--- begin DATASET EXCERPTS ---

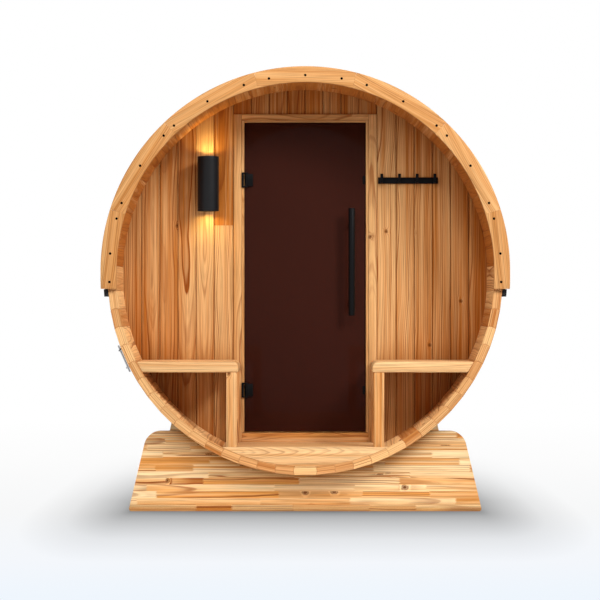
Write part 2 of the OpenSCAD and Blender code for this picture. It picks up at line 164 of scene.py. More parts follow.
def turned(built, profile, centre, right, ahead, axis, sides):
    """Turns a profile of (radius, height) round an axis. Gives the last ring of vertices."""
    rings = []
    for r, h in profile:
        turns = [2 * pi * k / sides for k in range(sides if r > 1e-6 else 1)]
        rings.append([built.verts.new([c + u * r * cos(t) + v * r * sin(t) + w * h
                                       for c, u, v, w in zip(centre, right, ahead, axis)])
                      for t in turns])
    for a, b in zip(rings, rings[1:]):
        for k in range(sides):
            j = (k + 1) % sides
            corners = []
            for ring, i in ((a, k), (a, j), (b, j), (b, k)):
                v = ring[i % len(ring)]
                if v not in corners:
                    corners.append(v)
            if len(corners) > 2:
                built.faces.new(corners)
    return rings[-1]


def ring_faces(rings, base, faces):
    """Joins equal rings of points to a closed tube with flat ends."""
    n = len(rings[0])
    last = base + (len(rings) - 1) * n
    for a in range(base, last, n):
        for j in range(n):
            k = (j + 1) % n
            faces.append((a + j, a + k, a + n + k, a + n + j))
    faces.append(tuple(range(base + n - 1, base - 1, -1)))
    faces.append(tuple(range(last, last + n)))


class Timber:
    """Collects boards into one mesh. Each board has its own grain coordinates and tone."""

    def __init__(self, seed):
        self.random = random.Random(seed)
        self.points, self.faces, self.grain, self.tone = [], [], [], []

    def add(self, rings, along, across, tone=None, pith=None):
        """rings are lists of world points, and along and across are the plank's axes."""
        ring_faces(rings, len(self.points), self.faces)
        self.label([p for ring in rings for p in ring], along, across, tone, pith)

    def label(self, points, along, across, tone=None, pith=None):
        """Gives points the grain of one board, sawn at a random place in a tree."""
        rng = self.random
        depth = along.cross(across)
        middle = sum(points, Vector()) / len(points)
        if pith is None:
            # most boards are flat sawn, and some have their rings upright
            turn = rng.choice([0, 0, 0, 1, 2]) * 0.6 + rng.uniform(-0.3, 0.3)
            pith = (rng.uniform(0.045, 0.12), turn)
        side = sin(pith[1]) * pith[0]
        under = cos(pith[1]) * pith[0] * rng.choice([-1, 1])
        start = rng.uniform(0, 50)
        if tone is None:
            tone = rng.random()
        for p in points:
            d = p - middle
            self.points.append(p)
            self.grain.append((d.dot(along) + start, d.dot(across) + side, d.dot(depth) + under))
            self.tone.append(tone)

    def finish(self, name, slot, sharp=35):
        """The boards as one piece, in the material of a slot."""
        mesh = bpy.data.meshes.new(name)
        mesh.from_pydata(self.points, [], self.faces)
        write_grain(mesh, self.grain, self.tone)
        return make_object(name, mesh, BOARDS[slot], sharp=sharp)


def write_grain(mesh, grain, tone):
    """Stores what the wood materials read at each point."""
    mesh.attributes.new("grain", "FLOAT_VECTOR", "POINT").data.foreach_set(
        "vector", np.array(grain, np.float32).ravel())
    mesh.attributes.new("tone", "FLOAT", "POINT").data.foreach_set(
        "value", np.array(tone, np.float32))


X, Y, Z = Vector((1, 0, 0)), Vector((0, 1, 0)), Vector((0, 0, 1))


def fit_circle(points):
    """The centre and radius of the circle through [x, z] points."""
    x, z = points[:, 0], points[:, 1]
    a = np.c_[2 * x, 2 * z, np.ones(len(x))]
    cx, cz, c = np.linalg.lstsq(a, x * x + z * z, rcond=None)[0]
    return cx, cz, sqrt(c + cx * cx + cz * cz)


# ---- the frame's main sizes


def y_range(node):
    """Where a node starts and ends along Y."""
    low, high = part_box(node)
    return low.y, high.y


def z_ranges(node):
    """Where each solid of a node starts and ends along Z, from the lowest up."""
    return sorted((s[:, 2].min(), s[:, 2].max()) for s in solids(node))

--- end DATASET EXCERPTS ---
--- begin DATASET EXCERPTS ---

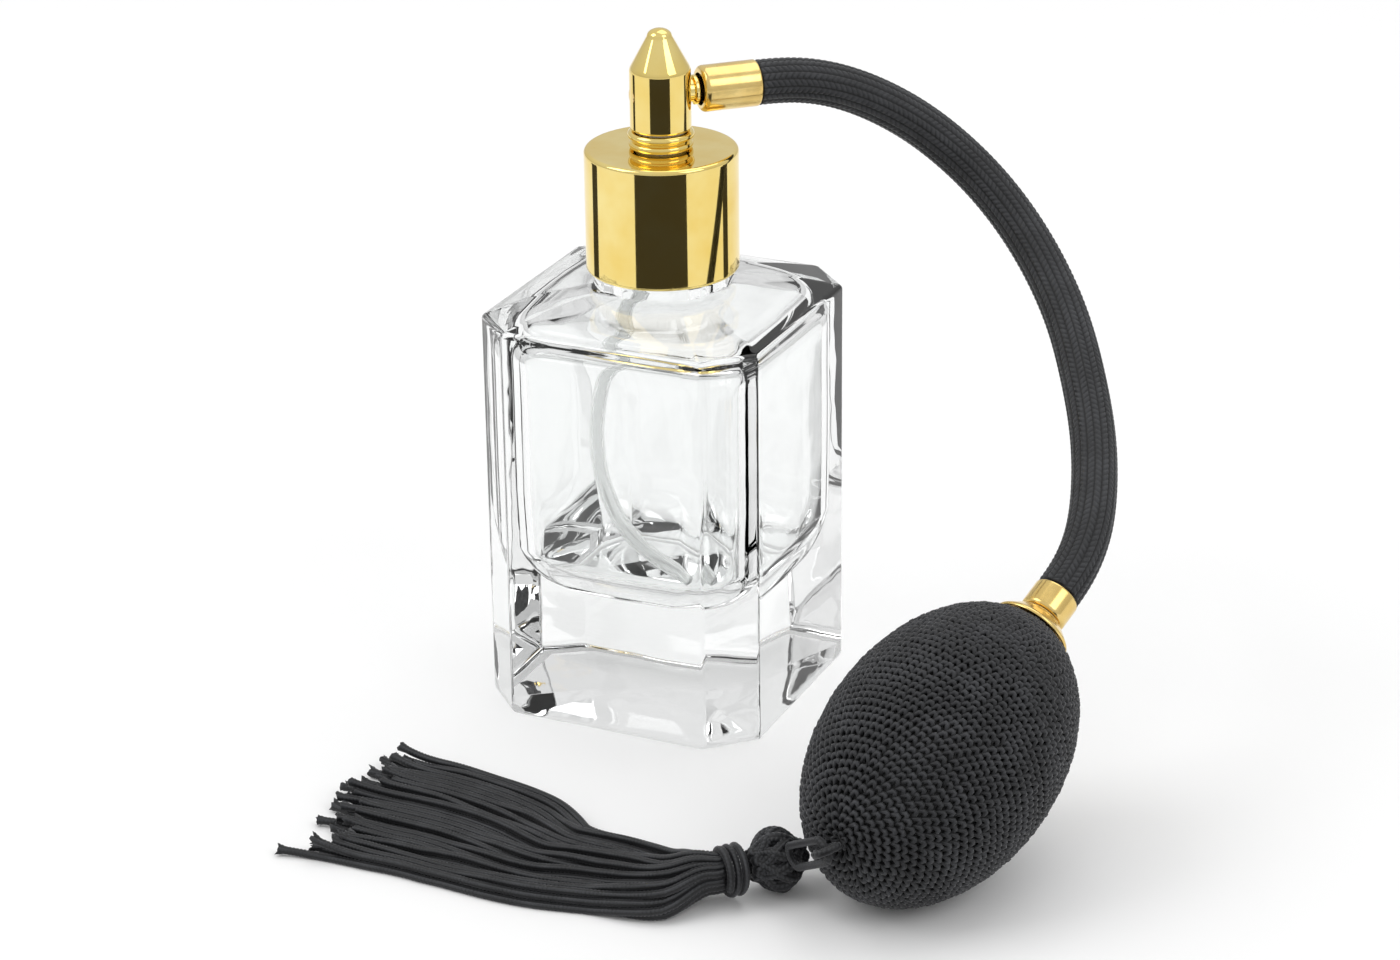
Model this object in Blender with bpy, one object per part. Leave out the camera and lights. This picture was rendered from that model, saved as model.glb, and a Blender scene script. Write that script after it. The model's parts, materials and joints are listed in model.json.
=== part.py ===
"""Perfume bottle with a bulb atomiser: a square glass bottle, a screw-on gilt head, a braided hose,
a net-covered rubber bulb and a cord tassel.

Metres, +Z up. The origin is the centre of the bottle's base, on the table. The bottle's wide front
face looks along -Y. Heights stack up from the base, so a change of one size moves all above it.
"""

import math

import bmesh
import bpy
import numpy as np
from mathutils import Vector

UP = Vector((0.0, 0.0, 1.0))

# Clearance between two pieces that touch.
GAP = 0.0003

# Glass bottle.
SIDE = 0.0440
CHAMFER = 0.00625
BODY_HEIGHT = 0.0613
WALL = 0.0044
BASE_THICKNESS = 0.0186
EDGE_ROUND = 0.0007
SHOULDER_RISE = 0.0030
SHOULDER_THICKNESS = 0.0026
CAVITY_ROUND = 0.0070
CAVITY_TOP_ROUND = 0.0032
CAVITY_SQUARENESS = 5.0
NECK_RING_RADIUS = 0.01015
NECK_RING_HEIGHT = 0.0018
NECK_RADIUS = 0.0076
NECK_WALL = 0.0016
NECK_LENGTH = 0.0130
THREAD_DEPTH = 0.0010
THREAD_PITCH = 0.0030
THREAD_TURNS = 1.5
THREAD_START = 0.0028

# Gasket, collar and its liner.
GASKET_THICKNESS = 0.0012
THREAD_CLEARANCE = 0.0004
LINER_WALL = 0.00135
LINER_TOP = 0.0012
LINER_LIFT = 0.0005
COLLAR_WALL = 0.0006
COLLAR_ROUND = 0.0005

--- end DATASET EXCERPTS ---
--- begin DATASET EXCERPTS ---

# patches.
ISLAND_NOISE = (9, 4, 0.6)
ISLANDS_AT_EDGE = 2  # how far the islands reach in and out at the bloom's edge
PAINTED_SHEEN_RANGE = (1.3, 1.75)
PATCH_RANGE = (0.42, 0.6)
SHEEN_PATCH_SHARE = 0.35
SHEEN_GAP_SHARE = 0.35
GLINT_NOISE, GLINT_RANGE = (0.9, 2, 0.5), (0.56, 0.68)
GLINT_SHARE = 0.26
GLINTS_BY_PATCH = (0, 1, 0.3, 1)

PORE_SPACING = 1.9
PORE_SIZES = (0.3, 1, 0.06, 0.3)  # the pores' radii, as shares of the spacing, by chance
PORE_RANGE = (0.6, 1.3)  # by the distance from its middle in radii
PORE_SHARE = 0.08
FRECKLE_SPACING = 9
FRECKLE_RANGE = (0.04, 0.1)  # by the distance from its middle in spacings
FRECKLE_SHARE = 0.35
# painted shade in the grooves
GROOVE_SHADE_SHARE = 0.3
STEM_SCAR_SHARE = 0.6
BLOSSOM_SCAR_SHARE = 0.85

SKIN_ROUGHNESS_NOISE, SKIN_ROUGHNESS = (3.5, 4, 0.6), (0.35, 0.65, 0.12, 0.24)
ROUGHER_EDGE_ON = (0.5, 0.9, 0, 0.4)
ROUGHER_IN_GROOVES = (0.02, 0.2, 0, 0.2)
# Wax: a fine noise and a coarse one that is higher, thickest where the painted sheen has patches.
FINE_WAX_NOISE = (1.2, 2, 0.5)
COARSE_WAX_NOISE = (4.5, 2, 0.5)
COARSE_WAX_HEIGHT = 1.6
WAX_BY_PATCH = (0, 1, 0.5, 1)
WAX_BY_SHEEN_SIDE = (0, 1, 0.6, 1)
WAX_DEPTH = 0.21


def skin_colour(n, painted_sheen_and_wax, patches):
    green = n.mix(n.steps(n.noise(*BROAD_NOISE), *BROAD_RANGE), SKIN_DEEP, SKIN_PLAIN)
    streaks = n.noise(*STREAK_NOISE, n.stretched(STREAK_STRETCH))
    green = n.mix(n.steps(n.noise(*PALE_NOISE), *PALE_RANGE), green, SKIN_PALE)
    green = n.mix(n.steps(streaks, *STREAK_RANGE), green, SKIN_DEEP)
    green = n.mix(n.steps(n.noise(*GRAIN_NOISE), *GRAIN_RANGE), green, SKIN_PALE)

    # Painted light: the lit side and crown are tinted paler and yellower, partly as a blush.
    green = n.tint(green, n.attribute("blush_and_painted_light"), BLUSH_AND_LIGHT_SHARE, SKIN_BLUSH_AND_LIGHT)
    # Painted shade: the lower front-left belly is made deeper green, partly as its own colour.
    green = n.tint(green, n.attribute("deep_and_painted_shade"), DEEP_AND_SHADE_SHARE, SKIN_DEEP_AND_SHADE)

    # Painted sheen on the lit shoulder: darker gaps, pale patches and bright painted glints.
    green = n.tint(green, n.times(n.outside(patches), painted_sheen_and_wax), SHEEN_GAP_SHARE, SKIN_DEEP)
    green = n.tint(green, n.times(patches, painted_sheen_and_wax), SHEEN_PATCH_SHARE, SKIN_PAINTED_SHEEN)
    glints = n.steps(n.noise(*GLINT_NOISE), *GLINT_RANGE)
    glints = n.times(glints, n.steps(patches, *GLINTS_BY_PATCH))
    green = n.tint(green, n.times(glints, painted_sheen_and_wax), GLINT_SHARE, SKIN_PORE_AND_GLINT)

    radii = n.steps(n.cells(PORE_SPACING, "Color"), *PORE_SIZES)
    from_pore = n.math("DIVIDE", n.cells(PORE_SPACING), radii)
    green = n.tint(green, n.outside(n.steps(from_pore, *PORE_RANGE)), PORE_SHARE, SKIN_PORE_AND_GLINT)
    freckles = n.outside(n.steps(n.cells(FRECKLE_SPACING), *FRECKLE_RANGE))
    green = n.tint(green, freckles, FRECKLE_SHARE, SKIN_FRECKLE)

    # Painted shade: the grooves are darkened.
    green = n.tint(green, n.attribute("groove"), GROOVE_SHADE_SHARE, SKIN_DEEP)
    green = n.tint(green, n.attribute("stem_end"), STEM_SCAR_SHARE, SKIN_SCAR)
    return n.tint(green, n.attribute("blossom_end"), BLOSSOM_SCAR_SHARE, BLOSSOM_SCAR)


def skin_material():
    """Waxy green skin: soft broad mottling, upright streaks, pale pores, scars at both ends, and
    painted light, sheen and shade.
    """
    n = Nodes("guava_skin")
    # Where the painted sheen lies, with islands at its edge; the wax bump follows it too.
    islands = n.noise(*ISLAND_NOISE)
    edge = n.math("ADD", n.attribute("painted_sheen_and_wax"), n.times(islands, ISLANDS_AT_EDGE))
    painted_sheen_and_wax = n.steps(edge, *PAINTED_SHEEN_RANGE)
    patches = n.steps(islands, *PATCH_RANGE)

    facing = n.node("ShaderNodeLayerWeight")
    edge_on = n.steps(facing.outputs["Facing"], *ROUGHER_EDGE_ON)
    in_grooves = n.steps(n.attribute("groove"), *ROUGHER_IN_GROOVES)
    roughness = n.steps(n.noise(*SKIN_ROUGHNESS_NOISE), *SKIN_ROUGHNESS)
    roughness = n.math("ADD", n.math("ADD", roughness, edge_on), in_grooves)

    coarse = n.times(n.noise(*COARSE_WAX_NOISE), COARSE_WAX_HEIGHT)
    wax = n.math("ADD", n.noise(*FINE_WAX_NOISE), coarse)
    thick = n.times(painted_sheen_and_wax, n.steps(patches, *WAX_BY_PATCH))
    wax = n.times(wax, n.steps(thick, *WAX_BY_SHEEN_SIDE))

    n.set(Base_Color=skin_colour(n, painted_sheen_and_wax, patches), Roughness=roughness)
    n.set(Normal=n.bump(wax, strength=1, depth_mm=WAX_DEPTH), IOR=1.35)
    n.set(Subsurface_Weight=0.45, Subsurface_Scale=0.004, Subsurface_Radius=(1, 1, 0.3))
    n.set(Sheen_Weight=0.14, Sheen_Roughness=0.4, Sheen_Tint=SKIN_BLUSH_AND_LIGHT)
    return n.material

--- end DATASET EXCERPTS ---

**TASK PROMPT**.
From the records above, extract exactly and only the lines that begin at the line with "Write part 2" and stop after the line with "return rings[-1]".

**ANSWER**.
Write part 2 of the OpenSCAD and Blender code for this picture. It picks up at line 164 of scene.py. More parts follow.
def turned(built, profile, centre, right, ahead, axis, sides):
    """Turns a profile of (radius, height) round an axis. Gives the last ring of vertices."""
    rings = []
    for r, h in profile:
        turns = [2 * pi * k / sides for k in range(sides if r > 1e-6 else 1)]
        rings.append([built.verts.new([c + u * r * cos(t) + v * r * sin(t) + w * h
                                       for c, u, v, w in zip(centre, right, ahead, axis)])
                      for t in turns])
    for a, b in zip(rings, rings[1:]):
        for k in range(sides):
            j = (k + 1) % sides
            corners = []
            for ring, i in ((a, k), (a, j), (b, j), (b, k)):
                v = ring[i % len(ring)]
                if v not in corners:
                    corners.append(v)
            if len(corners) > 2:
                built.faces.new(corners)
    return rings[-1]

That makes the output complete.